According to the Legislative Budget Board (LBB), the fiscal implications of SB 2541 are primarily local in nature, with no anticipated fiscal impact to the state government. The bill modifies the formula used to calculate the "unused increment rate," a component in determining a taxing unit’s voter-approval tax rate. Specifically, the bill shortens the carryforward window by removing the third preceding year’s foregone revenue from the calculation. This adjustment effectively reduces the amount of unused tax rate capacity that a local taxing unit can apply in a given year.
For local governments, particularly those with significant unused increment rates, this change could result in a lower voter-approval tax rate, thereby lowering the threshold at which a taxing unit must hold an election to exceed that rate. In practice, this could constrain some local entities from increasing property tax revenues without voter approval, potentially affecting their budgets. However, the Legislative Budget Board notes that it is not possible to estimate how many or which taxing units would alter their tax rate decisions as a result of this change.
In summary, while SB 2541 does not affect state finances, it could subtly influence local taxing behavior by limiting long-term accumulation of taxing authority. The extent of local fiscal impact will depend on how many taxing units have historically relied on the third year of foregone revenue in their tax planning and whether this change affects their decision to trigger voter-approval elections.
The Committee Substitute for SB 2541 proposes a partial reform of the unused increment rate by reducing the banking window from three years to two, aiming to simplify the property tax rate calculation and reduce some of the volatility in tax bills. While this effort appears to address transparency and predictability concerns raised by taxpayers and taxing unit officials, it ultimately falls short of correcting the core problem: allowing tax rate increases without direct voter approval.
The unused increment rate was originally introduced to reward taxing units that adopted rates below their voter-approval tax rate by allowing them to “bank” the difference and apply it in future years. However, this has created unintended consequences. Taxpayers—particularly homeowners and small businesses—can still face unexpected increases in tax bills when those banked rates are applied to inflated property values. Even with a shortened lookback window, the retained mechanism continues to undermine the voter-approval framework established in SB 2 (2019), which was designed to give taxpayers a stronger voice in property tax decisions.
While the Committee Substitute marginally improves the system, it preserves a structure that enables tax hikes without voter consent, contrary to the core liberty principles of individual liberty, limited government, and property rights. A more principled and effective solution lies in the original filed version of SB 2541, which proposed a full repeal of the unused increment rate and all associated references in statute.

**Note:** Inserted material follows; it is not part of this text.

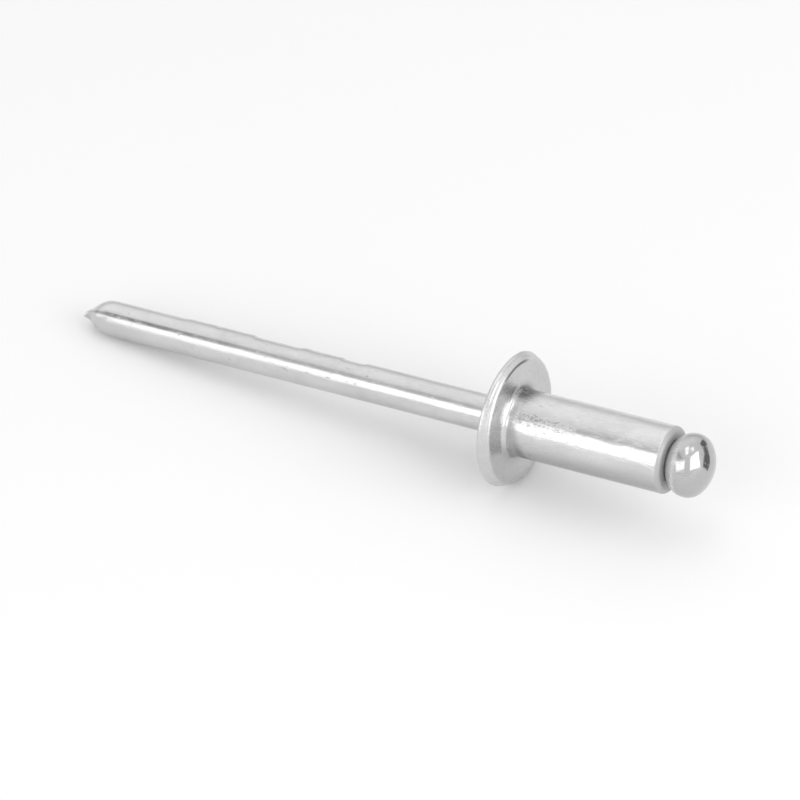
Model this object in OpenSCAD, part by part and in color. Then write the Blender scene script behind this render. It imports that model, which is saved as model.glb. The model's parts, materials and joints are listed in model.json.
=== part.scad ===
// Open-end blind rivet with a domed head: a hollow aluminium body on a headed steel mandrel.
// Both pieces are turned about one axis and lie together on a level surface.

/* [Shank] */
// Diameter of the shank that goes through the work
shank_d = 4; // [3.6:0.1:4.6]
// Length of the shank under the flange
shank_len = 9.7; // [7:0.1:18]
// Rounding of the outer edge at the tail end
tail_round = 0.3; // [0.1:0.05:0.4]
// Chamfer at the tail end of the bore
bore_chamfer = 0.1; // [0.05:0.01:0.15]

/* [Domed flange] */
// Diameter of the flange
flange_d = 8.05; // [7:0.05:9]
// Height of the dome, from the seat to its crown
dome_h = 1.4; // [1.3:0.05:1.7]
// Height at which the dome would meet the edge if the edge were sharp
edge_h = 0.92; // [0.8:0.02:1]
// Rounding of the flange's edge on the seat side
edge_seat_round = 0.45; // [0.1:0.05:0.5]
// Rounding of the flange's edge on the dome side
edge_dome_round = 0.2; // [0.1:0.05:0.3]
// Fillet between the seat and the shank
root_fillet = 0.3; // [0.1:0.05:0.5]
// Chamfer where the bore opens through the dome
mouth_chamfer = 0.1; // [0.05:0.01:0.2]

/* [Mandrel stem] */
// Diameter of the stem
stem_d = 2.2; // [2:0.05:2.4]
// Length of the mandrel that stands out of the dome
stem_out = 28.3; // [20:0.1:34]
// Angle between the point's side and its axis
point_angle = 38; // [32:1:44]
// Radius that blends the point into the stem
point_shoulder_r = 2.2; // [1.6:0.1:2.6]

/* [Grip inside the dome] */
// Length of the swell on the stem that holds the body
grip_len = 1.2; // [0.8:0.1:2]
// Distance by which the swell starts ahead of the dome's crown
grip_out = 0.05; // [0.05:0.01:0.1]

/* [Flash left by the pinched cut] */
// Length of the sliver of flash beside the point
flash_len = 0.82; // [0.4:0.02:0.9]
// Thickness of the sliver
flash_t = 0.08; // [0.06:0.01:0.12]
// Height of the sliver at its root
flash_h = 0.14; // [0.1:0.02:0.2]
// Angle between the sliver and the axis
flash_lean = 26; // [16:1:30]
// Turn of the sliver about the axis, from straight up
flash_turn = 45; // [0:1:359]

/* [Break notch] */
// Depth of each of the two crimps
notch_depth = 0.36; // [0.2:0.02:0.5]
// Angle between a crimp's sides and the stem's radius
notch_angle = 45; // [30:1:50]
// Distance from the tail end to the middle of the notch
notch_back = 2.2; // [1.5:0.1:3]
// Width left at the bottom of each crimp
notch_land = 0.12; // [0.05:0.01:0.3]

/* [Mandrel head] */
// Largest diameter of the head
head_d = 3.76; // [3.4:0.02:4]
// Length of the head in front of its largest diameter
head_front = 1.32; // [1.2:0.02:1.5]
// Radius of the head behind its largest diameter
head_back_r = 1.19; // [1:0.01:1.3]
// Radius of the head's front shoulder
head_shoulder_r = 1.05; // [0.9:0.01:1.15]
// Fillet of the flare between the stem and the head
neck_fillet = 0.45; // [0.35:0.01:0.6]

/* [Fit] */
// Gap all round between the stem and the bore
bore_gap = 0.08; // [0.04:0.01:0.12]
// Gap all round between the stem's swell and the bore
grip_gap = 0.01; // [0.005:0.005:0.03]
// Gap between the head's flare and the edge of the bore
flare_gap = 0.075; // [0.03:0.005:0.1]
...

Therefore, Texas Policy Research encourages lawmakers to vote NO on SB 2541 unless amended to revert the bill to its originally filed form. This would eliminate the unused increment rate entirely, restore the integrity of the voter-approval tax rate system, and ensure that any property tax increase beyond the baseline is subject to full transparency and direct democratic consent. Such a change would fully align the bill with the spirit of taxpayer protection, fiscal restraint, and limited government.